#### Material for the task ####

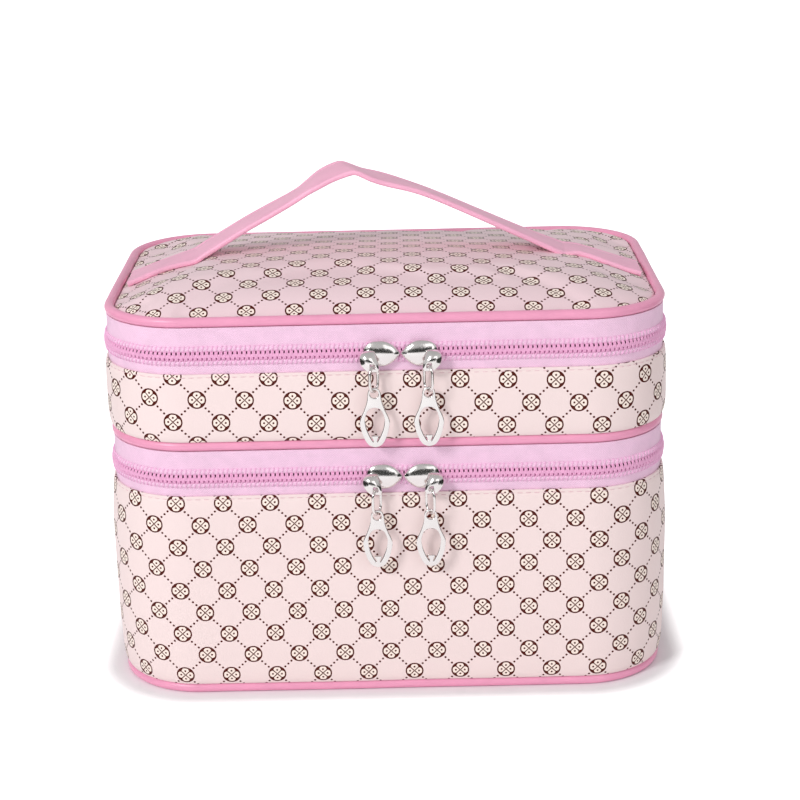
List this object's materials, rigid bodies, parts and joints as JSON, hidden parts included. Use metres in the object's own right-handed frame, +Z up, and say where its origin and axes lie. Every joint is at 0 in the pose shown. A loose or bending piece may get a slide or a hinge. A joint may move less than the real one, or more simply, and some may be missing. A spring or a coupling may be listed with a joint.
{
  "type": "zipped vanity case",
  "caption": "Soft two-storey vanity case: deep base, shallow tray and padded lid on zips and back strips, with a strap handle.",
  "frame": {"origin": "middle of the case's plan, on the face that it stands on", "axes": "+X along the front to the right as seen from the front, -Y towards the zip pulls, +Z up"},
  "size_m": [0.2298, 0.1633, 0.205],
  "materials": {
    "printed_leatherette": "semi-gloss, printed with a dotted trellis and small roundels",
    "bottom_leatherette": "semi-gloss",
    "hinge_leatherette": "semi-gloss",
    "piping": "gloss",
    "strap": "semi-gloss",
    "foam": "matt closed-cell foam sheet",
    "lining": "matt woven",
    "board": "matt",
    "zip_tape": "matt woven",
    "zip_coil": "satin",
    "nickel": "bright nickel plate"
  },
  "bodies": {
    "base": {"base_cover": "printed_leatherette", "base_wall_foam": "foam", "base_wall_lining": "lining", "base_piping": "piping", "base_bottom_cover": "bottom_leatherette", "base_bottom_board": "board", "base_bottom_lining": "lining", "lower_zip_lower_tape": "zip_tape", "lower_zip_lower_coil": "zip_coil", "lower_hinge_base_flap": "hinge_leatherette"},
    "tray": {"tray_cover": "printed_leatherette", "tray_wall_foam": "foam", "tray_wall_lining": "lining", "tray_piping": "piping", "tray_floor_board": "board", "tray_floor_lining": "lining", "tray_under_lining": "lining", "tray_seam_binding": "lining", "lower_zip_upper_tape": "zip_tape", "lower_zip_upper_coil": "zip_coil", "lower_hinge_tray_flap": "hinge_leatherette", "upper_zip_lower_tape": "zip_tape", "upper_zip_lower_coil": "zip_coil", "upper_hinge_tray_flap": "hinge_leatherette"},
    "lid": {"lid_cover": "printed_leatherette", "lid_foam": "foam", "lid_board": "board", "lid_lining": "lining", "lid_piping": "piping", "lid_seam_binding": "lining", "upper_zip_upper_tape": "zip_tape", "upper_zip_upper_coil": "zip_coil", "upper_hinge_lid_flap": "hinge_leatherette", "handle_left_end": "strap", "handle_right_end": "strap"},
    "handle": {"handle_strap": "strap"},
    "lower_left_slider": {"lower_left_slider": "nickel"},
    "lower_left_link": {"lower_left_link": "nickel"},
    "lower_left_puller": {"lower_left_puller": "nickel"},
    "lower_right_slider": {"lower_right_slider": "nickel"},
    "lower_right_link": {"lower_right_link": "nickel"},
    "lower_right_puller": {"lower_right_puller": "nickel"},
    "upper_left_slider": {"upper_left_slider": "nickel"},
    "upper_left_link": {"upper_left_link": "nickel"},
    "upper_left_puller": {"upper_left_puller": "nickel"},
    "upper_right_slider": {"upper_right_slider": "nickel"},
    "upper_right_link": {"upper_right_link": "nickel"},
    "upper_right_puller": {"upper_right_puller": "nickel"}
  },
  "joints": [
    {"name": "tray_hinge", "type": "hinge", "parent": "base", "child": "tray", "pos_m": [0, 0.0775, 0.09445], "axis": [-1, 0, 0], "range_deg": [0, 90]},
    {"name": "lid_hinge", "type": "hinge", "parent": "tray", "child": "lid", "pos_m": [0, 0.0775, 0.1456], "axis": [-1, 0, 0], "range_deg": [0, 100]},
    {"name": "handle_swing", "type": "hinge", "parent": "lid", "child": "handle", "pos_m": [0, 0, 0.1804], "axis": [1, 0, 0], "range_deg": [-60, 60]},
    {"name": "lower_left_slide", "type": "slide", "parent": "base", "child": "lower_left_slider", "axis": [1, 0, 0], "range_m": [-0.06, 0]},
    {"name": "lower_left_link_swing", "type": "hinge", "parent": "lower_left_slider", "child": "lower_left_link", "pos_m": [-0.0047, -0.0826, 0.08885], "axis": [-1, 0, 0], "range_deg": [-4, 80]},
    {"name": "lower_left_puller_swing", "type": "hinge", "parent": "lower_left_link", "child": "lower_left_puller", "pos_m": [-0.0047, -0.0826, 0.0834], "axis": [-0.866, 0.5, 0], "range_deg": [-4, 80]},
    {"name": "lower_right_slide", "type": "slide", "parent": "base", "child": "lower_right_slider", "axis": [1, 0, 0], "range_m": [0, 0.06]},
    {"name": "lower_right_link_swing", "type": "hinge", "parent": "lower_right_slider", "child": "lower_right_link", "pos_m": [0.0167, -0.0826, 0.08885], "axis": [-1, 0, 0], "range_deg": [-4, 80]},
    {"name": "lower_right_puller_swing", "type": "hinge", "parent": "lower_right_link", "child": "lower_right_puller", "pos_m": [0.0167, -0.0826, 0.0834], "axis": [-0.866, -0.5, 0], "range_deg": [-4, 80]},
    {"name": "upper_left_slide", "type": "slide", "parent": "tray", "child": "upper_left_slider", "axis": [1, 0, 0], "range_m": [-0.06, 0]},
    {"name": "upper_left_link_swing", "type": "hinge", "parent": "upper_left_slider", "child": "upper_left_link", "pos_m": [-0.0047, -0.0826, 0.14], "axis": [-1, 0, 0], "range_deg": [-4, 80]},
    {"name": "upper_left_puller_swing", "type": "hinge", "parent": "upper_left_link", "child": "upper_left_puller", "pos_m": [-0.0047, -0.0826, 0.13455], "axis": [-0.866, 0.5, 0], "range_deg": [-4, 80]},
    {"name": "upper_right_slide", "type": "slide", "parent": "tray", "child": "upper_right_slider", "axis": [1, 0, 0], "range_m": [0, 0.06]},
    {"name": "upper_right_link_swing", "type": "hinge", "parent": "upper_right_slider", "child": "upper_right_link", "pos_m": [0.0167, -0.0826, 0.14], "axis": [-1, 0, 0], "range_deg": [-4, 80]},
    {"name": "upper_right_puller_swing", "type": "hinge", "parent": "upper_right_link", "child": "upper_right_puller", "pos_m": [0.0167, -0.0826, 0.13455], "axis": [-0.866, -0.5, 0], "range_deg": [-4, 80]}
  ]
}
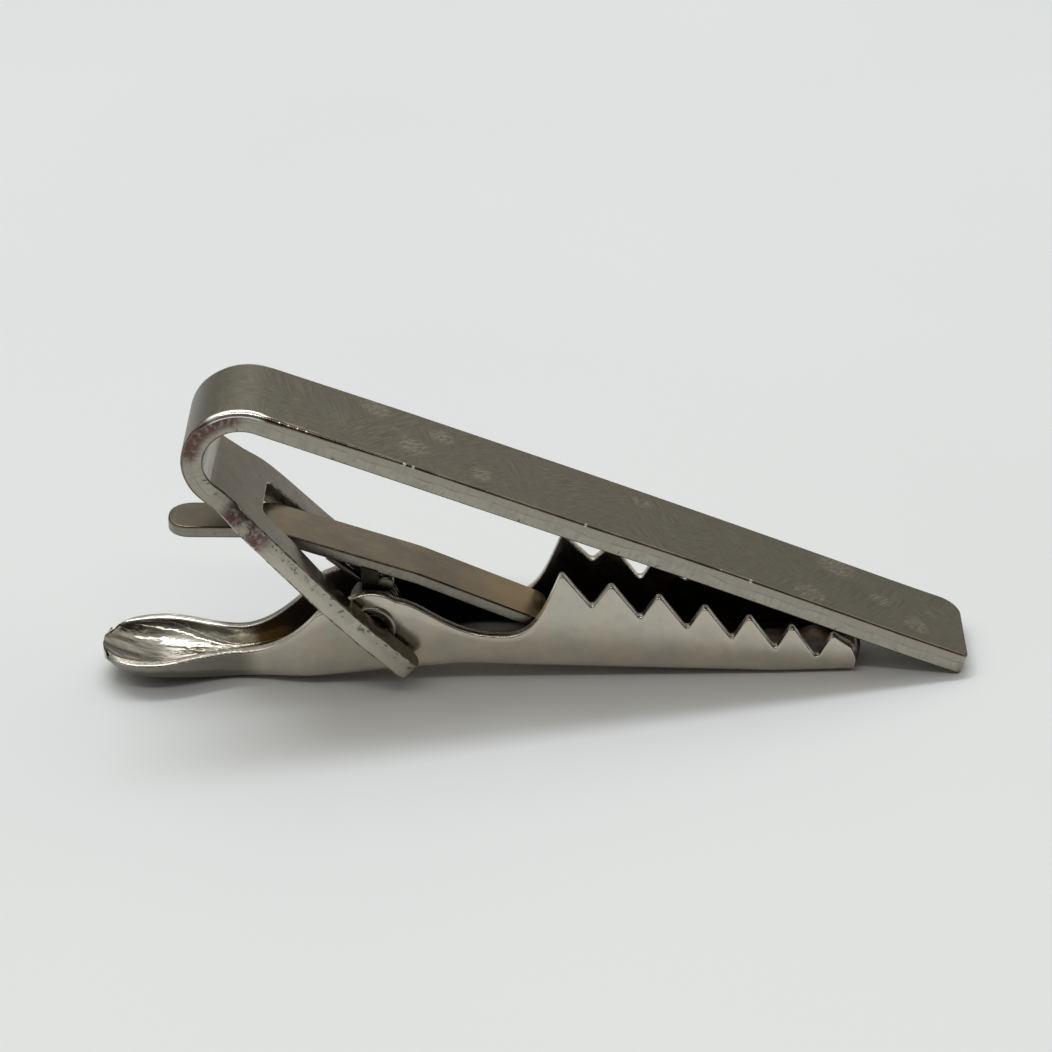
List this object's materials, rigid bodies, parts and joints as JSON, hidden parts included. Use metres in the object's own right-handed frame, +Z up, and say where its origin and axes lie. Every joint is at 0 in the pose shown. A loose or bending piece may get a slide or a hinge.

####

**Exercise requirements**
Repeat the material in full, exactly as it stands.

**Solution**
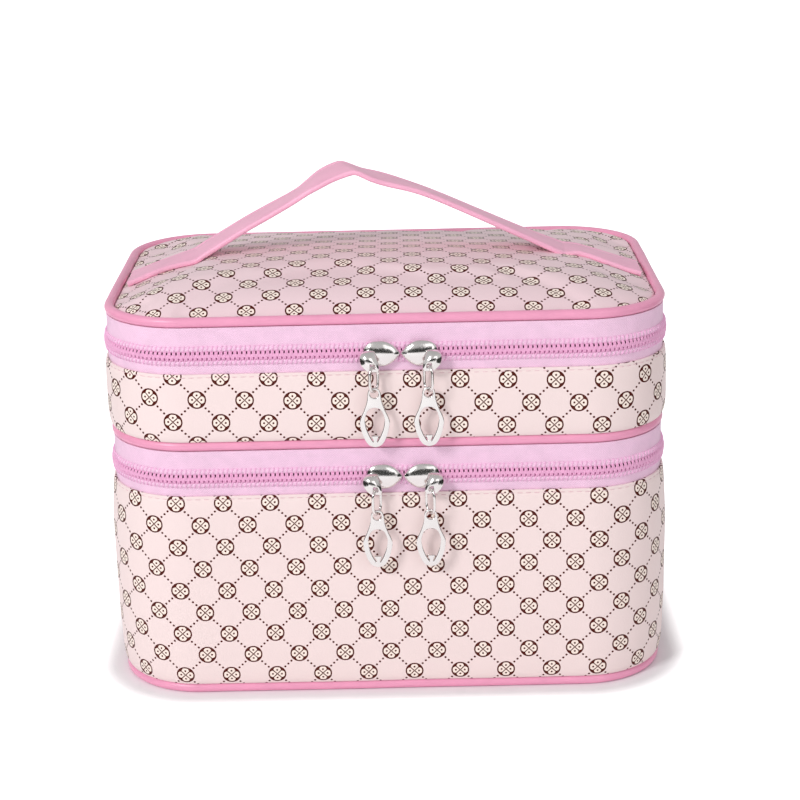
List this object's materials, rigid bodies, parts and joints as JSON, hidden parts included. Use metres in the object's own right-handed frame, +Z up, and say where its origin and axes lie. Every joint is at 0 in the pose shown. A loose or bending piece may get a slide or a hinge. A joint may move less than the real one, or more simply, and some may be missing. A spring or a coupling may be listed with a joint.
{
  "type": "zipped vanity case",
  "caption": "Soft two-storey vanity case: deep base, shallow tray and padded lid on zips and back strips, with a strap handle.",
  "frame": {"origin": "middle of the case's plan, on the face that it stands on", "axes": "+X along the front to the right as seen from the front, -Y towards the zip pulls, +Z up"},
  "size_m": [0.2298, 0.1633, 0.205],
  "materials": {
    "printed_leatherette": "semi-gloss, printed with a dotted trellis and small roundels",
    "bottom_leatherette": "semi-gloss",
    "hinge_leatherette": "semi-gloss",
    "piping": "gloss",
    "strap": "semi-gloss",
    "foam": "matt closed-cell foam sheet",
    "lining": "matt woven",
    "board": "matt",
    "zip_tape": "matt woven",
    "zip_coil": "satin",
    "nickel": "bright nickel plate"
  },
  "bodies": {
    "base": {"base_cover": "printed_leatherette", "base_wall_foam": "foam", "base_wall_lining": "lining", "base_piping": "piping", "base_bottom_cover": "bottom_leatherette", "base_bottom_board": "board", "base_bottom_lining": "lining", "lower_zip_lower_tape": "zip_tape", "lower_zip_lower_coil": "zip_coil", "lower_hinge_base_flap": "hinge_leatherette"},
    "tray": {"tray_cover": "printed_leatherette", "tray_wall_foam": "foam", "tray_wall_lining": "lining", "tray_piping": "piping", "tray_floor_board": "board", "tray_floor_lining": "lining", "tray_under_lining": "lining", "tray_seam_binding": "lining", "lower_zip_upper_tape": "zip_tape", "lower_zip_upper_coil": "zip_coil", "lower_hinge_tray_flap": "hinge_leatherette", "upper_zip_lower_tape": "zip_tape", "upper_zip_lower_coil": "zip_coil", "upper_hinge_tray_flap": "hinge_leatherette"},
    "lid": {"lid_cover": "printed_leatherette", "lid_foam": "foam", "lid_board": "board", "lid_lining": "lining", "lid_piping": "piping", "lid_seam_binding": "lining", "upper_zip_upper_tape": "zip_tape", "upper_zip_upper_coil": "zip_coil", "upper_hinge_lid_flap": "hinge_leatherette", "handle_left_end": "strap", "handle_right_end": "strap"},
    "handle": {"handle_strap": "strap"},
    "lower_left_slider": {"lower_left_slider": "nickel"},
    "lower_left_link": {"lower_left_link": "nickel"},
    "lower_left_puller": {"lower_left_puller": "nickel"},
    "lower_right_slider": {"lower_right_slider": "nickel"},
    "lower_right_link": {"lower_right_link": "nickel"},
    "lower_right_puller": {"lower_right_puller": "nickel"},
    "upper_left_slider": {"upper_left_slider": "nickel"},
    "upper_left_link": {"upper_left_link": "nickel"},
    "upper_left_puller": {"upper_left_puller": "nickel"},
    "upper_right_slider": {"upper_right_slider": "nickel"},
    "upper_right_link": {"upper_right_link": "nickel"},
    "upper_right_puller": {"upper_right_puller": "nickel"}
  },
  "joints": [
    {"name": "tray_hinge", "type": "hinge", "parent": "base", "child": "tray", "pos_m": [0, 0.0775, 0.09445], "axis": [-1, 0, 0], "range_deg": [0, 90]},
    {"name": "lid_hinge", "type": "hinge", "parent": "tray", "child": "lid", "pos_m": [0, 0.0775, 0.1456], "axis": [-1, 0, 0], "range_deg": [0, 100]},
    {"name": "handle_swing", "type": "hinge", "parent": "lid", "child": "handle", "pos_m": [0, 0, 0.1804], "axis": [1, 0, 0], "range_deg": [-60, 60]},
    {"name": "lower_left_slide", "type": "slide", "parent": "base", "child": "lower_left_slider", "axis": [1, 0, 0], "range_m": [-0.06, 0]},
    {"name": "lower_left_link_swing", "type": "hinge", "parent": "lower_left_slider", "child": "lower_left_link", "pos_m": [-0.0047, -0.0826, 0.08885], "axis": [-1, 0, 0], "range_deg": [-4, 80]},
    {"name": "lower_left_puller_swing", "type": "hinge", "parent": "lower_left_link", "child": "lower_left_puller", "pos_m": [-0.0047, -0.0826, 0.0834], "axis": [-0.866, 0.5, 0], "range_deg": [-4, 80]},
    {"name": "lower_right_slide", "type": "slide", "parent": "base", "child": "lower_right_slider", "axis": [1, 0, 0], "range_m": [0, 0.06]},
    {"name": "lower_right_link_swing", "type": "hinge", "parent": "lower_right_slider", "child": "lower_right_link", "pos_m": [0.0167, -0.0826, 0.08885], "axis": [-1, 0, 0], "range_deg": [-4, 80]},
    {"name": "lower_right_puller_swing", "type": "hinge", "parent": "lower_right_link", "child": "lower_right_puller", "pos_m": [0.0167, -0.0826, 0.0834], "axis": [-0.866, -0.5, 0], "range_deg": [-4, 80]},
    {"name": "upper_left_slide", "type": "slide", "parent": "tray", "child": "upper_left_slider", "axis": [1, 0, 0], "range_m": [-0.06, 0]},
    {"name": "upper_left_link_swing", "type": "hinge", "parent": "upper_left_slider", "child": "upper_left_link", "pos_m": [-0.0047, -0.0826, 0.14], "axis": [-1, 0, 0], "range_deg": [-4, 80]},
    {"name": "upper_left_puller_swing", "type": "hinge", "parent": "upper_left_link", "child": "upper_left_puller", "pos_m": [-0.0047, -0.0826, 0.13455], "axis": [-0.866, 0.5, 0], "range_deg": [-4, 80]},
    {"name": "upper_right_slide", "type": "slide", "parent": "tray", "child": "upper_right_slider", "axis": [1, 0, 0], "range_m": [0, 0.06]},
    {"name": "upper_right_link_swing", "type": "hinge", "parent": "upper_right_slider", "child": "upper_right_link", "pos_m": [0.0167, -0.0826, 0.14], "axis": [-1, 0, 0], "range_deg": [-4, 80]},
    {"name": "upper_right_puller_swing", "type": "hinge", "parent": "upper_right_link", "child": "upper_right_puller", "pos_m": [0.0167, -0.0826, 0.13455], "axis": [-0.866, -0.5, 0], "range_deg": [-4, 80]}
  ]
}
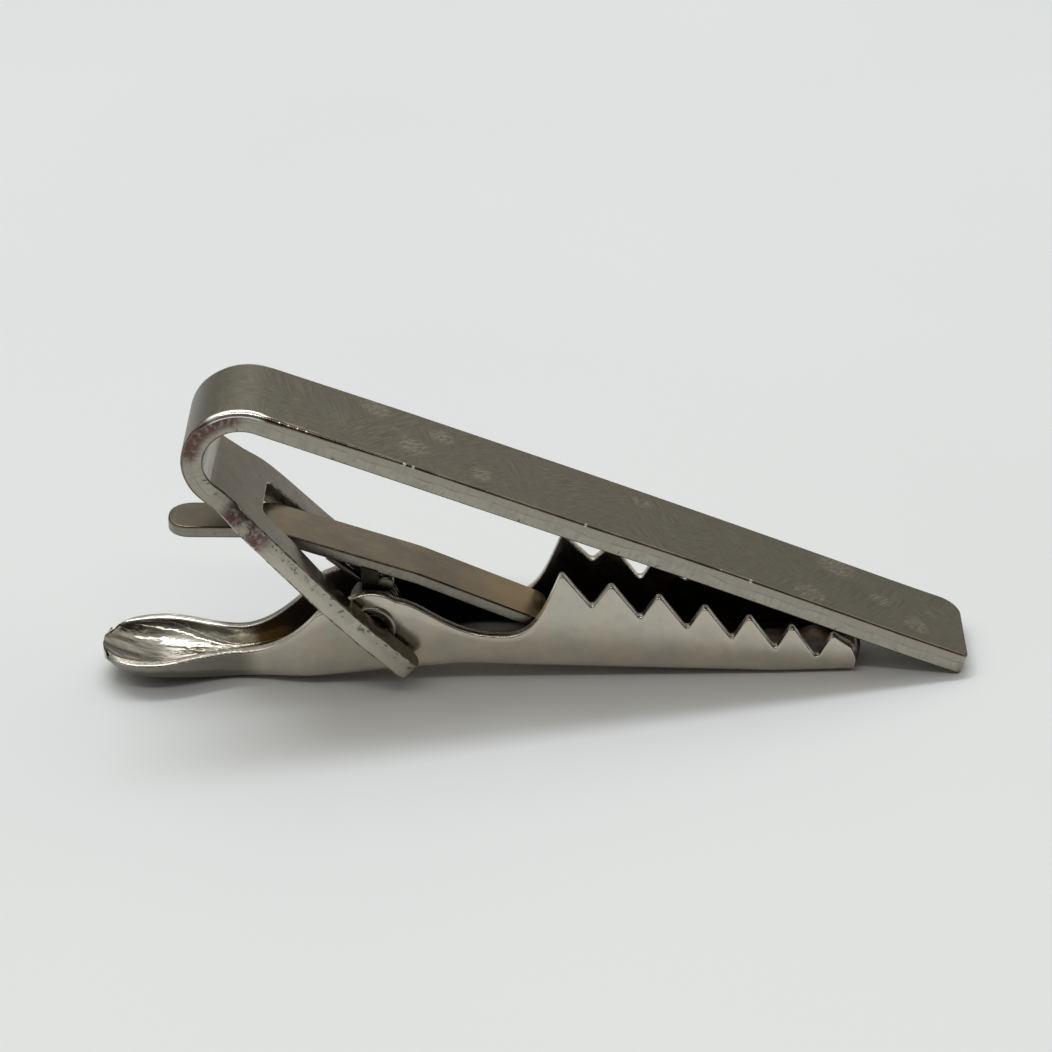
List this object's materials, rigid bodies, parts and joints as JSON, hidden parts included. Use metres in the object's own right-handed frame, +Z up, and say where its origin and axes lie. Every joint is at 0 in the pose shown. A loose or bending piece may get a slide or a hinge.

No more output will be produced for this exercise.